The earlier voice vote came on an amendment to a measure funding the National Park Service, which maintains 14 national cemeteries, most of which contain graves of Civil War soldiers.

Existing Park Service policy is to briefly permit display of the flag in cemeteries located in states that commemorate Confederate Memorial Day, which appears to limit its display to the Andersonville and Vicksburg cemeteries in Georgia and Mississippi.

Thursday's vote would preserve existing Park Service policy permitting limited display and also overturn an earlier vote that would have banned the agency's concessionaires from selling Confederate flags and would have prohibited the inclusion of the Confederate image on items like belt buckles and pins.

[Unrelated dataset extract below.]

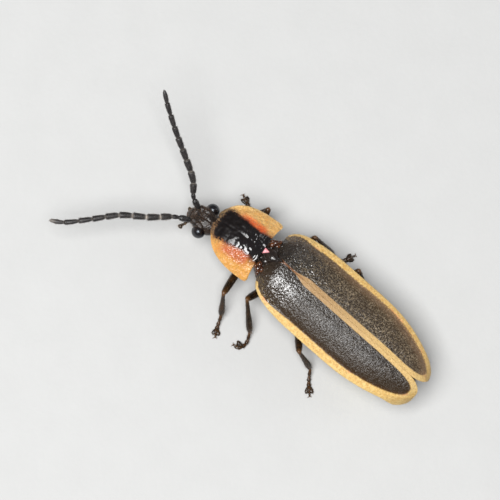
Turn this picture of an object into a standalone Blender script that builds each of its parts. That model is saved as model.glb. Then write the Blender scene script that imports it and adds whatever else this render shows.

The re-vote was scheduled after southern lawmakers protested Tuesday's unrecorded tally. That vote was taken during a slightly-attended debate and after most lawmakers had left the Capitol. It's hardly unusual for House leaders to take a pass on forcing members to go on record on controversial subjects.

"Congress cannot simply re-write history and strip the Confederate flag from existence," said Rep. Steve Palazzo, R-Miss. "Members of Congress from New York and California cannot wipe away 150 years of Southern history with sleight-of-hand tactics."

It's unclear how Thursday's vote will turn out, but momentum against the flag's display on public land skyrocketed after last month's slaughter at nine worshippers at a historic black church in Charleston, South Carolina. Early Thursday, the state legislature finalized a bill to remove the flag from statehouse grounds.

Democrats were outraged about the GOP maneuvering, which was orchestrated by Rep. Ken Calvert, R-Calif., on Wednesday night.

"We should make sure that we uphold what this House stood for yesterday, which is to say no to racism, which is to say no to hate speech," said Rep. Betty McCollum, D-Minn.